Você não precisa de resoluções de ano novo


Muitas das nossas dificuldades estão relacionadas ao fato de criarmos muitas regras para nós mesmos. Quando lidamos com nós mesmos, nossas atividades, desejos e projetos, partimos de um pressuposto infeliz: de que só funcionamos à força. Acreditamos que, para agir, precisamos nos obrigar a isso, através de cobranças, exigências e ameaças.

Isso provavelmente deriva da nossa perspectiva cultural, de que o ser humano é essencialmente não confiável, errado, pecador e, se deixado à própria sorte, estará condenado. Sendo assim, acreditamos que precisamos nos colocar no eixo com disciplina e um julgamento constante de nós mesmos, que recebe com uma condenação qualquer atitude diferente de um certo ideal.

Resoluções de ano novo entram nessa lógica: como não confio que vou agir de acordo com meus próprios interesses, preciso criar um compromisso comigo mesmo, muitas vezes público, para tentar me aproximar daquilo que estabeleço como ideal para mim. O que estamos fazendo na prática é criar mais uma regra, que nos fará sofrer quando, ao longo do ano, percebermos que estamos falhando na nossa meta.

Essa forma de enxergar a si leva a uma vida de sofrimento. Pois, ao não conseguir agir como gostaria, sofro duas vezes: por não fazer aquilo que me faria bem e pelo julgamento que faço de mim ao falhar. Na eventualidade de conseguir “andar na linha”, o melhor que sinto é alívio. Em psicologia comportamental, isso é chamado de funcionar num esquema de reforçamento negativo. Ao longo de anos de existência, esse funcionamento pode levar a um quadro crônico de ansiedade e depressão.

Muitas das pessoas que atendo se encaixam nessa perspectiva. Um dos aspectos que costumo trabalhar é justamente o relaxamento das regras e do autojulgamento negativo. É muito interessante perceber que além de acharem isso difícil, muitas pessoas têm receio de confrontar as próprias regras — que dirá abandoná-las. Elas acreditam que, se não se conduzirem com um chicote, se tornarão autoindulgentes, preguiçosos e inconsequentes.

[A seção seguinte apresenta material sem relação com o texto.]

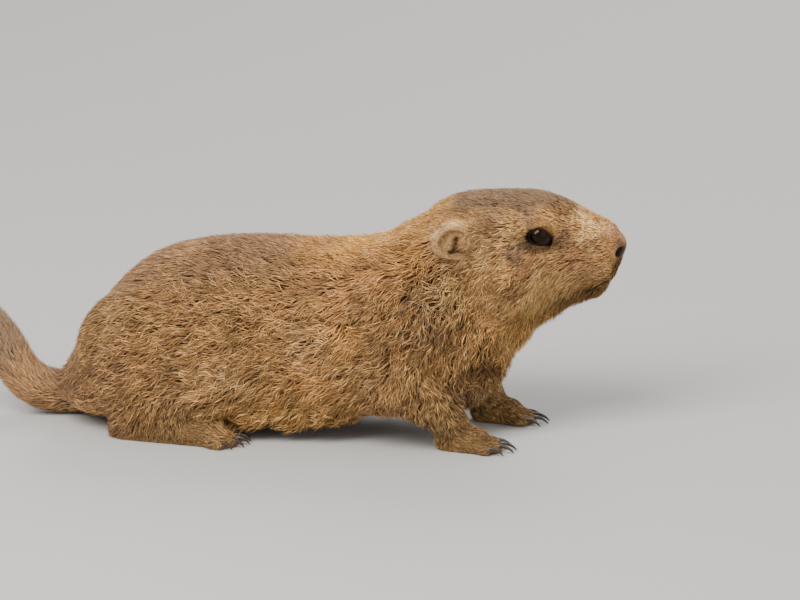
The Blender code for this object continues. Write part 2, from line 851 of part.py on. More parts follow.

É nesse ponto que precisamos de um pouco mais de fé em nós mesmos. Você não precisa dizer a si mesmo o que fazer. Você pode acreditar que, se as circunstâncias forem favoráveis, você vai fazer aquilo que é melhor para você e abandonar aquilo que não te faz bem. Você pode viver sem nenhuma autoexigência, mas isso requer um exercício: ficar sempre em contato com a sua experiência. É ela — e não a sua mente — que vai dizer se uma situação é boa ou ruim, se uma atitude faz sentido ou não. Se você conseguir buscar as respostas nas suas experiências de vida, não precisará mais de autocobrança e regras.

Isso porque você não precisa de conserto, correções ou de se manter na linha. Se você se deixar em paz e livre, perceberá que pode ter iniciativa, criatividade, energia e paz. Nós naturalmente nos dirigimos para aquilo que nos faz bem, desde que nosso caminho não esteja obscurecido pelos nossos medos e cobranças.